Under Review

Dandi Wind

Yolk of the Golden Egg

Summer Lovers Unlimited

Miné Salkin

Dandi Wind’s new album, Yolk of the Golden Egg is a sonic journey that challenges every spectrum of electronica. The album is caught somewhere between a surreal utopic musical vision, and something that could only have been spawned from a ritualistic love orgy between Kate Bush, Björk and Aphex Twin’s Richard D. James. The record shows no weaknesses. It opens with “The Battle of Verdun,” aptly catching the industrial bustle of its Quebec recording locale, and moves through a futuristic, cacophonic scene of torture.

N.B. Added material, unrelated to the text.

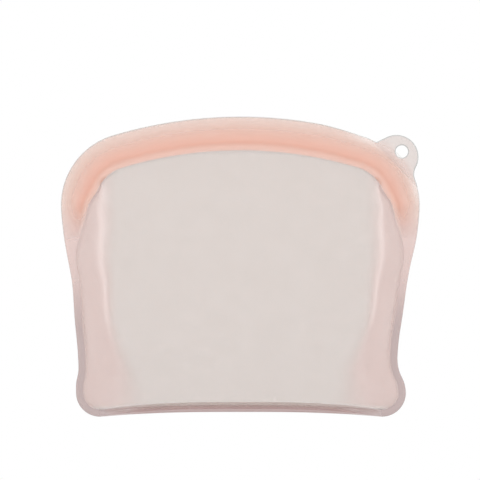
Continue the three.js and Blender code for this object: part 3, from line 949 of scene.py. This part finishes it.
# How peach the rim is, at shares of its width from the outer edge
TINT_ACROSS = ((0.0, 0.0), (0.1, 0.06), (0.3, 0.3), (0.55, 0.66), (0.76, 1.0), (0.9, 0.5), (1.0, 0.2))
SLOPE_LIGHT_ACROSS = ((0.74, 0.0), (0.92, 1.0))  # and how much painted light lifts its inner slope, which faces down and gets less light
EDGE_FALL = 22.0  # the painted dark edge line is gone at 1 / 22 of the width
RIM_MILK, TINT_MILK, EDGE_SHADE_MILK, LOW_SHADE_MILK = 0.22, 0.35, 0.1, 0.11


class Nodes:
    """Adds and links the shader nodes of a material."""

    def __init__(self, name):
        self.material = bpy.data.materials.new(name)
        self.material.use_nodes = True
        self.tree = self.material.node_tree
        self.tree.nodes.clear()

    def give(self, socket, value):
        """Links a socket to another one, or sets it to a number or a colour."""
        if isinstance(value, bpy.types.NodeSocket):
            self.tree.links.new(value, socket)
        elif isinstance(value, tuple):
            socket.default_value = (*value, 1.0)
        else:
            socket.default_value = value

    def add(self, kind, **inputs):
        node = self.tree.nodes.new(kind)
        for key, value in inputs.items():
            self.give(node.inputs[key.replace("_", " ")], value)
        return node

    def math(self, operation, *values):
        node = self.add("ShaderNodeMath")
        node.operation = operation
        for socket, value in zip(node.inputs, values):
            self.give(socket, value)
        return node.outputs[0]

    def rising(self, base, rise, share):
        """base, and rise more where share is 1."""
        return self.math("ADD", base, self.math("MULTIPLY", share, rise))

    def attribute(self, name):
        node = self.add("ShaderNodeAttribute")
        node.attribute_name = name
        return node.outputs["Fac"]

    def ramp(self, value, stops, interpolation="EASE"):
        """A value that follows stops, which are places and the value at each."""
        node = self.add("ShaderNodeValToRGB", Fac=value)
        node.color_ramp.interpolation = interpolation
        elements = node.color_ramp.elements
        while len(elements) < len(stops):
            elements.new(1.0)
        for element, (place, level) in zip(elements, stops):
            element.position = place
            element.color = (level, level, level, 1.0)
        return node.outputs["Color"]

    def noise(self, scale, detail=3.0):
        place = self.add("ShaderNodeTexCoord").outputs["Object"]
        return self.add("ShaderNodeTexNoise", Vector=place, Scale=scale, Detail=detail).outputs["Fac"]

    def mix_colour(self, share, first, second):
        node = self.add("ShaderNodeMix")
        node.data_type = "RGBA"
        for index, value in ((0, share), (6, first), (7, second)):
            self.give(node.inputs[index], value)
        return node.outputs[2]

    def mix_shader(self, share, first, second):
        node = self.add("ShaderNodeMixShader")
        for socket, value in zip(node.inputs, (share, first, second)):
            self.give(socket, value)
        return node.outputs[0]

    def surface(self, shader):
        """The material, finished with this shader."""
        self.add("ShaderNodeOutputMaterial", Surface=shader)
        return self.material


def silicone(name, colour, opacity, roughness):
    """Milky translucent silicone: a hazy body in a clear, softly glossy skin.

    colour and opacity are functions of the Nodes that give a socket or a plain value."""
    nodes = Nodes(name)
    shade = colour(nodes)
    shown = nodes.attribute("shown")
    clouds = nodes.rising(1.0 - CLOUDS / 2, CLOUDS, nodes.noise(CLOUD_SCALE))
    solid = nodes.math("MULTIPLY", nodes.math("MULTIPLY", opacity(nodes), clouds), shown)
    gloss = nodes.rising(roughness - SMEARS / 2, SMEARS, nodes.noise(SMEAR_SCALE))
    tooth = nodes.noise(TOOTH_SCALE, detail=2.0)
    bump = nodes.add("ShaderNodeBump", Strength=TOOTH_BUMP, Distance=TOOTH_DEPTH, Height=tooth)
    relief = bump.outputs["Normal"]
    body = nodes.add(
        "ShaderNodeBsdfPrincipled", Base_Color=shade, Roughness=gloss, IOR=SILICONE_IOR, Normal=relief,
    ).outputs[0]
    back = nodes.add("ShaderNodeBsdfTranslucent", Color=shade).outputs[0]
    milky = nodes.mix_shader(GLOW, body, back)
    clear = nodes.add("ShaderNodeBsdfTransparent").outputs[0]
    shine = nodes.add("ShaderNodeBsdfGlossy", Roughness=gloss, Normal=relief).outputs[0]
    tilt = nodes.add("ShaderNodeLayerWeight", Blend=0.5, Normal=relief).outputs["Facing"]
    mirror = nodes.rising(STRAIGHT_ON, 1.0 - STRAIGHT_ON, nodes.math("POWER", tilt, SCHLICK_POWER))
    gleam = nodes.math("MULTIPLY", mirror, nodes.math("MULTIPLY", nodes.attribute("skin"), shown))
    skin = nodes.mix_shader(gleam, clear, shine)
    return nodes.surface(nodes.mix_shader(solid, skin, milky))


def plain(colour):
    return lambda nodes: colour


def milkiness(base, **more):
    """An opacity: base, and more of it where a named attribute is 1."""
    def opacity(nodes):
        total = base
        for name, amount in more.items():
            total = nodes.rising(total, amount, nodes.attribute(name))
        return total
    return opacity


def wall_colour(nodes):
    return nodes.mix_colour(nodes.attribute("sideways"), GREY_PINK, SIDE_PINK)


def rim_tint(nodes):
    """How peach the rim is: most where the jaw is thickest, and fading towards the ends of the seal."""
    across = nodes.ramp(nodes.attribute("across"), TINT_ACROSS, "B_SPLINE")
    return nodes.math("MULTIPLY", across, nodes.attribute("strength"))


def rim_edge_shade(nodes):
    """1 along the thin outer edge, which is painted darker and denser: a painted reflection of darker
    surroundings at the edge.
    """
    return nodes.math("MAXIMUM", nodes.rising(1.0, -EDGE_FALL, nodes.attribute("across")), 0.0)


def rim_colour(nodes):
    strength = nodes.attribute("strength")
    # painted shade: the seam darkens towards the bottom
    seam = nodes.mix_colour(nodes.attribute("low"), SEAM_PINK, SEAM_SHADE)
    pale = nodes.mix_colour(strength, seam, CREAM)
    tinted = nodes.mix_colour(rim_tint(nodes), pale, PEACH)
    # painted light: the downward-facing inner slope is lightened towards a paler peach
    slope = nodes.ramp(nodes.attribute("across"), SLOPE_LIGHT_ACROSS)
    inner = nodes.mix_colour(nodes.math("MULTIPLY", slope, strength), tinted, SLOPE_LIGHT_PEACH)
    return nodes.mix_colour(rim_edge_shade(nodes), inner, EDGE_SHADE_GREY)


def rim_opacity(nodes):
    return nodes.rising(nodes.rising(RIM_MILK, TINT_MILK, rim_tint(nodes)), EDGE_SHADE_MILK, rim_edge_shade(nodes))


def flange_opacity(nodes):
    """Two faces in place of the rims' four let as much through."""
    clear = nodes.math("SUBTRACT", 1.0, rim_opacity(nodes))
    solid = nodes.math("SUBTRACT", 1.0, nodes.math("POWER", clear, 2.0))
    # denser low down: painted shade along the bottom of the seam
    return nodes.rising(solid, LOW_SHADE_MILK, nodes.attribute("low"))


def tab_colour(nodes):
    flat = nodes.mix_colour(nodes.attribute("reach"), ROOT_CREAM, PALE_GREY)
    # painted reflection: the rounded edges take the same dark edge line as the rim
    return nodes.mix_colour(nodes.attribute("rounded"), flat, EDGE_SHADE_GREY)


wall_silicone = silicone("wall_silicone", wall_colour, milkiness(0.18, sideways=0.068, crease=0.018), 0.28)
rim_silicone = silicone("rim_silicone", rim_colour, rim_opacity, 0.34)
flange_silicone = silicone("flange_silicone", rim_colour, flange_opacity, 0.32)
# the bead is painted the dark seam shade, and the foot attribute adds painted contact shadow low on it
bead_silicone = silicone("bead_silicone", plain(SEAM_SHADE), milkiness(0.40, foot=0.20, ends=-0.11), 0.30)
panel_silicone = silicone("panel_silicone", plain(GREY_PINK), milkiness(0.17), 0.32)
tab_silicone = silicone("tab_silicone", tab_colour, milkiness(0.37, reach=0.21), 0.32)


# ------------------------------------------------------------------------------------------- assembly


def dress(thing, material, slot, *nodes):
    thing.data.materials.append(material)
    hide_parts(*nodes)
    return thing


def bend_with(thing, flap):
    """Lets a soft piece bend between the body and a flap as a lip is pulled open."""
    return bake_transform(thing, "bag_body", flap, start=(0, 0, BEND_FROM_Z * MM), end=(0, 0, BEND_TO_Z * MM))


for word, face in (("front", FRONT), ("rear", REAR)):
    wall = make_wall(f"{word}_wall_skin", face)
    dress(wall, wall_silicone, "clear_silicone", f"{word}_lower_wall", f"{word}_upper_wall")
    bend_with(wall, f"{word}_flap")
    rim = make_rim(f"{word}_seal_rim", face)
    dress(rim, rim_silicone, "seal_silicone", f"{word}_seal_band", f"{word}_grip_lip")
    bend_with(rim, f"{word}_flap")
    bead = make_base_bead(f"{word}_base_bead", face)
    dress(bead, bead_silicone, "seam_silicone", f"{word}_base_seam")
    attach(bead, "bag_body")

rib = dress(make_rib("seal_bead"), rim_silicone, "seal_silicone", "seal_rib")
bend_with(rib, "rear_flap")

for word, side in (("left", LEFT), ("right", RIGHT)):
    flange = make_flange(f"{word}_side_flange", side)
    dress(flange, flange_silicone, "seam_silicone", f"{word}_side_seam", f"{word}_seal_end")
    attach(flange, "bag_body")

panel = dress(make_base_panel("base_gusset"), panel_silicone, "clear_silicone", "base_panel")
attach(panel, "bag_body")

tab = dress(make_tab("hang_tab_plate"), tab_silicone, "lip_silicone", "hang_tab")
tab_out = tab_direction()
bend_line = [np.array(SHOULDER) + reach * tab_out for reach in TAB_BEND]
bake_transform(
    tab, "front_flap", "hang_tab",
    start=(bend_line[0][0] * MM, TAB_Y * MM, bend_line[0][1] * MM),
    end=(bend_line[1][0] * MM, TAB_Y * MM, bend_line[1][1] * MM),
)


# ------------------------------------------------------------------------------------ camera and light

CAMERA_X = -0.0002
CAMERA_Z = 0.1113
CAMERA_DISTANCE = 2.6
PICTURE_WIDTH = 0.3024  # across the picture, at the bag
SENSOR_WIDTH = 36.0  # in millimetres
FLOOR_HALF = 6.0
FLOOR_Z = -0.0003
LIT_PLACE = (0.0, 0.0, 0.1)
STRIP_X, STRIP_Y, STRIP_Z = 1.2, -0.75, 0.6
STRIP_SIZE, STRIP_POWER = (0.25, 2.0), 15.0
OVERHEAD_PLACE, OVERHEAD_SIZE, OVERHEAD_POWER = (0.0, -0.3, 1.3), (1.2, 0.8), 3.0


def add_camera():
    camera = link(bpy.data.objects.new("camera", bpy.data.cameras.new("camera")))
    camera.location = (CAMERA_X, -CAMERA_DISTANCE, CAMERA_Z)
    camera.rotation_euler = (math.pi / 2, 0.0, 0.0)
    camera.data.sensor_width = SENSOR_WIDTH
    camera.data.lens = SENSOR_WIDTH * CAMERA_DISTANCE / PICTURE_WIDTH
    bpy.context.scene.camera = camera


def add_softbox(name, place, size, power):
    light = bpy.data.lights.new(name, "AREA")
    light.shape = "RECTANGLE"
    light.size, light.size_y = size
    light.energy = power
    thing = link(bpy.data.objects.new(name, light))
    thing.location = place
    thing.rotation_euler = (Vector(LIT_PLACE) - Vector(place)).to_track_quat("-Z", "Y").to_euler()
    thing.visible_camera = False


def add_world():
    """An even white surround."""
    world = bpy.data.worlds.new("studio")
    world.use_nodes = True
    tree = world.node_tree
    tree.nodes.clear()
    glow = tree.nodes.new("ShaderNodeBackground")
    glow.inputs["Color"].default_value = (*WHITE, 1.0)
    glow.inputs["Strength"].default_value = 1.0
    output = tree.nodes.new("ShaderNodeOutputWorld")
    tree.links.new(glow.outputs[0], output.inputs["Surface"])
    bpy.context.scene.world = world


def add_floor():
    """A glowing white plane just under the bag."""
    corners = [(x * FLOOR_HALF, y * FLOOR_HALF, FLOOR_Z) for x, y in ((-1, -1), (1, -1), (1, 1), (-1, 1))]
    mesh = bpy.data.meshes.new("floor")
    mesh.from_pydata(corners, [], [(0, 1, 2, 3)])
    floor = link(bpy.data.objects.new("floor", mesh))
    nodes = Nodes("floor_white")
    glow = nodes.add("ShaderNodeEmission", Color=WHITE, Strength=1.0).outputs[0]
    mesh.materials.append(nodes.surface(glow))


add_camera()
add_world()
add_floor()
for word, side in (("left", LEFT), ("right", RIGHT)):
    add_softbox(f"{word}_strip", (side * STRIP_X, STRIP_Y, STRIP_Z), STRIP_SIZE, STRIP_POWER)
add_softbox("overhead", OVERHEAD_PLACE, OVERHEAD_SIZE, OVERHEAD_POWER)

scene = bpy.context.scene
scene.view_settings.view_transform = "Standard"
scene.view_settings.look = "None"
scene.cycles.use_denoising = True
scene.cycles.max_bounces = 12
scene.cycles.transparent_max_bounces = 48
scene.cycles.sample_clamp_indirect = 4.0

Raw, edgy and highly textured, the sounds take detours through the complexity of the psyche in a way that could be likened to the spiritual despair and disillusionment of Trent Reznor, but with more emphasis on a clear articulation of ugliness. Never failing to surprise, the song “Johatsu” sounds like a late ‘80s dancercise tape, while suggesting that we should all “surrender to the machine.” The album climaxes with the final track entitled “Dance of the Paralytic,” whose bass-rich beat is juxtaposed with an ineffable wet thumping noise that brings amniotic fluid to mind. Though overtly corporeal, the album is also introspective, as it quotes Dostoevsky and the parable of the old dreamer rummaging through his dreams in vain. While its message is not always accessible, Yolk is a worthwhile musical venture for those who want something a little more violent in spirit.